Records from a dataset
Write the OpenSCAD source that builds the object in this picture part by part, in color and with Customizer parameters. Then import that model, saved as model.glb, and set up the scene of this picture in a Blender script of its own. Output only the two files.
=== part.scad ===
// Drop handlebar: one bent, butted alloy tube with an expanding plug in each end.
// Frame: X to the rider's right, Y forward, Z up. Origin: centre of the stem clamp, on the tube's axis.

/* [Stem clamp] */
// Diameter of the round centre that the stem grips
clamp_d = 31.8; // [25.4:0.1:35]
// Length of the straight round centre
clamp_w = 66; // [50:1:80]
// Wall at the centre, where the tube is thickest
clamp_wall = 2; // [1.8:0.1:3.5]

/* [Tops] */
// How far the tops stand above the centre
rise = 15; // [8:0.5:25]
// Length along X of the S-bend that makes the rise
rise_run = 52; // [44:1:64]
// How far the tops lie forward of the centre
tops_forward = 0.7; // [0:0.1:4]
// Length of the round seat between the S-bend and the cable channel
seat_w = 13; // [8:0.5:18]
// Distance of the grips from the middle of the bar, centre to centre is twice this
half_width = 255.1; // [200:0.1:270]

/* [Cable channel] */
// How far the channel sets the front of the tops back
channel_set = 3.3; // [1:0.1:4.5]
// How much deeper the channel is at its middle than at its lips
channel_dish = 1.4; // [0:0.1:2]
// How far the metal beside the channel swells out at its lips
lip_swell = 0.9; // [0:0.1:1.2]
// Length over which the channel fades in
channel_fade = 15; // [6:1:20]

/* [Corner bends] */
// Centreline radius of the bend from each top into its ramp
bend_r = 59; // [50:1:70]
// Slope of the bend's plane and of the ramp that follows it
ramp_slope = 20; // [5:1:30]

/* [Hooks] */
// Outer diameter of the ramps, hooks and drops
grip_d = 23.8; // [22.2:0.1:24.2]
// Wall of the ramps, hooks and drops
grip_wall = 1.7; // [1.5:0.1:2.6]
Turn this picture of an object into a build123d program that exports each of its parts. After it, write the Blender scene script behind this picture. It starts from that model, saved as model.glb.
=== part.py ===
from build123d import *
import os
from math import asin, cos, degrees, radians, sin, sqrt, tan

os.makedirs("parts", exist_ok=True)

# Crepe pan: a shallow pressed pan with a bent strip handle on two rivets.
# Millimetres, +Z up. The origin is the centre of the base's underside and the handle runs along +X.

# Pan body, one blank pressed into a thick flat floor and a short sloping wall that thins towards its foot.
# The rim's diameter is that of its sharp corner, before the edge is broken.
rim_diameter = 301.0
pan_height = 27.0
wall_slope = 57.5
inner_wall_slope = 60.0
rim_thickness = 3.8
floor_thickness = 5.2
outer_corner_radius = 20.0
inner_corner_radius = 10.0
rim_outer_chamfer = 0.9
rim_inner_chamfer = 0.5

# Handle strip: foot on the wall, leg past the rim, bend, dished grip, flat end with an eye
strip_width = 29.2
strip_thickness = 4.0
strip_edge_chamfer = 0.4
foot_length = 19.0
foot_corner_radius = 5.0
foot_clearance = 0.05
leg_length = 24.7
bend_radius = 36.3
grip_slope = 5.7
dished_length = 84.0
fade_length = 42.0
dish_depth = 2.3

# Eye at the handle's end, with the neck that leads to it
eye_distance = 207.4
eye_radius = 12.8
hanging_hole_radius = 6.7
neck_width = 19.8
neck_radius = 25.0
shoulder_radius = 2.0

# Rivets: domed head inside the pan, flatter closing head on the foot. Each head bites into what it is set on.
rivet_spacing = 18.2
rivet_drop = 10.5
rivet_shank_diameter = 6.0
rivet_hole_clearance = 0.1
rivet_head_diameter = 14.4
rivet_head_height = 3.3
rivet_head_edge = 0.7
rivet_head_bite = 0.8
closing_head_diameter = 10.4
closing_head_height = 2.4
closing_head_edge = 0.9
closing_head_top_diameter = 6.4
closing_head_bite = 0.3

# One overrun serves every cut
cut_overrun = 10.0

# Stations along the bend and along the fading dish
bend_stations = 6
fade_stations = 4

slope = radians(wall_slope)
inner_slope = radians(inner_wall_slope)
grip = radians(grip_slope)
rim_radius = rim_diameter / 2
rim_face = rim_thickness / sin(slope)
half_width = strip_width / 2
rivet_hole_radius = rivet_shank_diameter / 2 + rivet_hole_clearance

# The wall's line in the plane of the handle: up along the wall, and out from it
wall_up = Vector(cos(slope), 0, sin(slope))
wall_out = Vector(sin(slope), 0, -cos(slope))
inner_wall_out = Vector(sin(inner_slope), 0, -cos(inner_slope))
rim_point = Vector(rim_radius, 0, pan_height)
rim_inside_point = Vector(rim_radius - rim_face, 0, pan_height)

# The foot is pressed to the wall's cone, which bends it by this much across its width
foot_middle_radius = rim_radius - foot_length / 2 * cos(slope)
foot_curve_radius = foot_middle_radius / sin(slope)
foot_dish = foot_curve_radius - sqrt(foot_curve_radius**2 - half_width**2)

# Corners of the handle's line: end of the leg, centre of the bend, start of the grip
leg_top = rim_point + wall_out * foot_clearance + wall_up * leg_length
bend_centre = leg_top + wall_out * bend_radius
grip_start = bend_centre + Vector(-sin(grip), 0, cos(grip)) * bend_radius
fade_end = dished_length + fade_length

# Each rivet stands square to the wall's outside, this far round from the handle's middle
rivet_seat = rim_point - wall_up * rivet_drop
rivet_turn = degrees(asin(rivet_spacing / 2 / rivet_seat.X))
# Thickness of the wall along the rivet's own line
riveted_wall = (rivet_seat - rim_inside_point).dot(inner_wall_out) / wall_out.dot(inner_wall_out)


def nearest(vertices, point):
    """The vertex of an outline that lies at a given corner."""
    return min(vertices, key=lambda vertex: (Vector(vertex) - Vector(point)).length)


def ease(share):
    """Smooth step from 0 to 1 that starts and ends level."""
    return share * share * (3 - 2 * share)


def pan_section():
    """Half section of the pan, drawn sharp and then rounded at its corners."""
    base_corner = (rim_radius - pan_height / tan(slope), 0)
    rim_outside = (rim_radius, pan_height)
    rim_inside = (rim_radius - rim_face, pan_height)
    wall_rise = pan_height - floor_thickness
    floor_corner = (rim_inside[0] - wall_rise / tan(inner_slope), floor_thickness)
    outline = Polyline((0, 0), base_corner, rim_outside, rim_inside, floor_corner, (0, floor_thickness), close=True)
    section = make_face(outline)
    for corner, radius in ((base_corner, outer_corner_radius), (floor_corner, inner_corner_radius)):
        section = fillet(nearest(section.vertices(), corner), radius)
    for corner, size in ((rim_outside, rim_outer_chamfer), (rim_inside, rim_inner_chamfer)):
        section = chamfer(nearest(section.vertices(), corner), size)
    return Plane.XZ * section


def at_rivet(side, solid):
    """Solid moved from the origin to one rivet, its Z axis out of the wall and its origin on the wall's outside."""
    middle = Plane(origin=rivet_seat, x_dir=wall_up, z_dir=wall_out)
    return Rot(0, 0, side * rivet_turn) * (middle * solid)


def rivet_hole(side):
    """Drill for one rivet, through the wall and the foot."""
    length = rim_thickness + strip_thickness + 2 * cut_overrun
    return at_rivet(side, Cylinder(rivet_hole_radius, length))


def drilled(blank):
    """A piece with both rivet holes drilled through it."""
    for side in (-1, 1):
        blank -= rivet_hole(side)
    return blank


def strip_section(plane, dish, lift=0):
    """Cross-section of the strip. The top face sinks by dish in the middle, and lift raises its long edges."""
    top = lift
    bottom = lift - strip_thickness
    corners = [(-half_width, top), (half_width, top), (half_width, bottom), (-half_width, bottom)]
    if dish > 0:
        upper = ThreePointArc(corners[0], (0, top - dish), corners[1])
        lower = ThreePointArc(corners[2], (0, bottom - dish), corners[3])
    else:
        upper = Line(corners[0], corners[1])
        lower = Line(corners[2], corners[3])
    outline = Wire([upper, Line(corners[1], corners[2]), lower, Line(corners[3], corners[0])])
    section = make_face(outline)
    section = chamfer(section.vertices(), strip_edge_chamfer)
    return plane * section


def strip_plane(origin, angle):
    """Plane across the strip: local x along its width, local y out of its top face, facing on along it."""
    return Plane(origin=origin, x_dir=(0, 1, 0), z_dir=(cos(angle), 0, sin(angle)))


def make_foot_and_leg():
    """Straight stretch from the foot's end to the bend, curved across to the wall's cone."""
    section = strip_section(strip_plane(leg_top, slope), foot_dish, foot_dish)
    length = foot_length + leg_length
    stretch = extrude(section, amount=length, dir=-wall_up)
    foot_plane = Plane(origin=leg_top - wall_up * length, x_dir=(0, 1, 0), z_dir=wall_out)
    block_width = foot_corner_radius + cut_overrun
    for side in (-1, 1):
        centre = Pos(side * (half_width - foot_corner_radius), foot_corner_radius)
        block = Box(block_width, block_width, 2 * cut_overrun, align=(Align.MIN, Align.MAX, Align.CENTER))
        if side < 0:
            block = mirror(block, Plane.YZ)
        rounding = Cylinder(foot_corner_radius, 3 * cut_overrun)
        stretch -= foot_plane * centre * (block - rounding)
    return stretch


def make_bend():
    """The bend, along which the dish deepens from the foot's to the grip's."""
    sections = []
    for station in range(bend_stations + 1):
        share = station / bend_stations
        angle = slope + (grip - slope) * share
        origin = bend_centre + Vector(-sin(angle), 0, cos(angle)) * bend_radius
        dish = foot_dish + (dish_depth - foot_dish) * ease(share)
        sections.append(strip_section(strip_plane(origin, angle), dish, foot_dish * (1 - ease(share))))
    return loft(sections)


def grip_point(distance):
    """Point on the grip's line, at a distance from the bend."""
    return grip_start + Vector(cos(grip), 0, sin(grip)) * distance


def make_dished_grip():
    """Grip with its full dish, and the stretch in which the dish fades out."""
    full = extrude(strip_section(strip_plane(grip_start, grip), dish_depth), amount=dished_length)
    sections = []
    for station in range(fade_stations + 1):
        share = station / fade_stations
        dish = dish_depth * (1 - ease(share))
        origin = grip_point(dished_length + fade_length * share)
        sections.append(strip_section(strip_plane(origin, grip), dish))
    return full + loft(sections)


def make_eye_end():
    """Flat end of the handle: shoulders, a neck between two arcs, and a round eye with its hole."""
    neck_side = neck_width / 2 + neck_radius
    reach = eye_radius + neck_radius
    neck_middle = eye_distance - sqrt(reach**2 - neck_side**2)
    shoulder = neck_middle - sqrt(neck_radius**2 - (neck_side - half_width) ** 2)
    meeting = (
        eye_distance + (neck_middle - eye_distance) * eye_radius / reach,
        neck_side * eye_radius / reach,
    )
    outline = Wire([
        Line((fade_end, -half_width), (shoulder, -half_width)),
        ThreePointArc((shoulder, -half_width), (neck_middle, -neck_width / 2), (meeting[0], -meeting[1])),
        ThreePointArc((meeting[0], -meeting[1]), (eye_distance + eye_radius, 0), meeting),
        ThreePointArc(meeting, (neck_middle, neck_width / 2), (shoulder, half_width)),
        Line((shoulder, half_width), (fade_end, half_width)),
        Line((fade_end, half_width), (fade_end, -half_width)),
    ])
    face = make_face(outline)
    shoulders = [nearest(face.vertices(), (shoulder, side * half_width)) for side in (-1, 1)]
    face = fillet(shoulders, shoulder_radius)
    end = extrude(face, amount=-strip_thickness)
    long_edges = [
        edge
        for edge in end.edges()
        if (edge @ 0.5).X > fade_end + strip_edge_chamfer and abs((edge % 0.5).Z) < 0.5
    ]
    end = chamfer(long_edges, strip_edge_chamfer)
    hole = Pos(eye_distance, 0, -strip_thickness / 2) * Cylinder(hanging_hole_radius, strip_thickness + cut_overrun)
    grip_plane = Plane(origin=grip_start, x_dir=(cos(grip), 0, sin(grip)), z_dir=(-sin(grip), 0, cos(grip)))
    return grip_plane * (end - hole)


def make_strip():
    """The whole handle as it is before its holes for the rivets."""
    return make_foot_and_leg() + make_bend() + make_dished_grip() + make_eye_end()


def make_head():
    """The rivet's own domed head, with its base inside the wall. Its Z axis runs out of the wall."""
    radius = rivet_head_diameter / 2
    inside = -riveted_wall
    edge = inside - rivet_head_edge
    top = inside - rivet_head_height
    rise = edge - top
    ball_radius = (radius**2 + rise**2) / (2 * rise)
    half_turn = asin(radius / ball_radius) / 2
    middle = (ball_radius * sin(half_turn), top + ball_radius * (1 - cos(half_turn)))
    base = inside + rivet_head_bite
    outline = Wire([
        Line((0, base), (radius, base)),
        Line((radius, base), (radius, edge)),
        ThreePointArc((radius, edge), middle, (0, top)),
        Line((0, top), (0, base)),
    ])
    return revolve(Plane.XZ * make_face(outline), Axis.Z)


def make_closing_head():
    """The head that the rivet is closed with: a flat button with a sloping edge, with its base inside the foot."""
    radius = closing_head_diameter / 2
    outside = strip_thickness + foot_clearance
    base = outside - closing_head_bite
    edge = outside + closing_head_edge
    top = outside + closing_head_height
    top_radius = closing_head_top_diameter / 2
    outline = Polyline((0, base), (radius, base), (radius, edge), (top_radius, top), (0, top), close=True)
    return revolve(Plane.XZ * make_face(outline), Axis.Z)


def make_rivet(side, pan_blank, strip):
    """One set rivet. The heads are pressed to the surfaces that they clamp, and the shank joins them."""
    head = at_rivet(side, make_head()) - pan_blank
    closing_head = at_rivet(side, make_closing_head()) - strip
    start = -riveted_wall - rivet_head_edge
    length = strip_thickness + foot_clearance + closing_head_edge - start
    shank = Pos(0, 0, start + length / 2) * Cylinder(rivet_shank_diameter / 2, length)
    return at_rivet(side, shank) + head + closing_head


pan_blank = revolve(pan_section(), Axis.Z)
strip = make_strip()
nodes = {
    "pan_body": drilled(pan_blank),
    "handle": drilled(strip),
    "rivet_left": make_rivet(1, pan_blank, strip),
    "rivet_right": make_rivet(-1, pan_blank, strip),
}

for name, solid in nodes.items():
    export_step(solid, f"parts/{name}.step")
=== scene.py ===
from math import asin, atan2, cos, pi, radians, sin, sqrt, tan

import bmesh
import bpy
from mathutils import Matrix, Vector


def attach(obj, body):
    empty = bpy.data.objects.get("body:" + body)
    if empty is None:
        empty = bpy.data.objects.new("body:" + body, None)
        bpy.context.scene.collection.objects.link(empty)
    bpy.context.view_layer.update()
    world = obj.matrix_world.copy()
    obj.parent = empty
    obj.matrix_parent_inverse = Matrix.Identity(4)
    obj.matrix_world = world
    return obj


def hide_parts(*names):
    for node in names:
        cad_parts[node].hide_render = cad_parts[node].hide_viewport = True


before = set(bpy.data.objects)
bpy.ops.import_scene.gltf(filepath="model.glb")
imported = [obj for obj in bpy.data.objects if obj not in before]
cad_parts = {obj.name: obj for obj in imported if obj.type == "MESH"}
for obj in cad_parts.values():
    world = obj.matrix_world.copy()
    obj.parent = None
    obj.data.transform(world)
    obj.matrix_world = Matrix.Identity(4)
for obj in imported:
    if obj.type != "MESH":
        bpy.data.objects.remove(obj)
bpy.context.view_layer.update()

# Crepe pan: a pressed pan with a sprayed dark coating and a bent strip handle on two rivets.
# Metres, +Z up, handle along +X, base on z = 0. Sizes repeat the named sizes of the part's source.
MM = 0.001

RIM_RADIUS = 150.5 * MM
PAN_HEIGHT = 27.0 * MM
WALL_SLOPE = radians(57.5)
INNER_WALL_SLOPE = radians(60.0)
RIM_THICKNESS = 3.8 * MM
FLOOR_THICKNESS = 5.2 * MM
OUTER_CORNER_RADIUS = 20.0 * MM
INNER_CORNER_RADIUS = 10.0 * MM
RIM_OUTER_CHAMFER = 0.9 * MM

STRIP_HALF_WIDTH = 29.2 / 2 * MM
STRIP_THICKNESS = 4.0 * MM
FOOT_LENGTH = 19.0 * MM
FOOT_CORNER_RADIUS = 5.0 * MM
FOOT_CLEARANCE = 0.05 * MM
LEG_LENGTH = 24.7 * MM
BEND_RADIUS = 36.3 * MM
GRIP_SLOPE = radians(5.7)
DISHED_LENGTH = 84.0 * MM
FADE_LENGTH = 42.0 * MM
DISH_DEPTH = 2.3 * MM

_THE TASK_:
Exactly repeat the lines from the line that contains "cad_parts[node].hide_render = cad_parts[node].hide_viewport" to the end of the entries, both included, and leave out all other lines.

_THE OUTPUT_:
        cad_parts[node].hide_render = cad_parts[node].hide_viewport = True


before = set(bpy.data.objects)
bpy.ops.import_scene.gltf(filepath="model.glb")
imported = [obj for obj in bpy.data.objects if obj not in before]
cad_parts = {obj.name: obj for obj in imported if obj.type == "MESH"}
for obj in cad_parts.values():
    world = obj.matrix_world.copy()
    obj.parent = None
    obj.data.transform(world)
    obj.matrix_world = Matrix.Identity(4)
for obj in imported:
    if obj.type != "MESH":
        bpy.data.objects.remove(obj)
bpy.context.view_layer.update()

# Crepe pan: a pressed pan with a sprayed dark coating and a bent strip handle on two rivets.
# Metres, +Z up, handle along +X, base on z = 0. Sizes repeat the named sizes of the part's source.
MM = 0.001

RIM_RADIUS = 150.5 * MM
PAN_HEIGHT = 27.0 * MM
WALL_SLOPE = radians(57.5)
INNER_WALL_SLOPE = radians(60.0)
RIM_THICKNESS = 3.8 * MM
FLOOR_THICKNESS = 5.2 * MM
OUTER_CORNER_RADIUS = 20.0 * MM
INNER_CORNER_RADIUS = 10.0 * MM
RIM_OUTER_CHAMFER = 0.9 * MM

STRIP_HALF_WIDTH = 29.2 / 2 * MM
STRIP_THICKNESS = 4.0 * MM
FOOT_LENGTH = 19.0 * MM
FOOT_CORNER_RADIUS = 5.0 * MM
FOOT_CLEARANCE = 0.05 * MM
LEG_LENGTH = 24.7 * MM
BEND_RADIUS = 36.3 * MM
GRIP_SLOPE = radians(5.7)
DISHED_LENGTH = 84.0 * MM
FADE_LENGTH = 42.0 * MM
DISH_DEPTH = 2.3 * MM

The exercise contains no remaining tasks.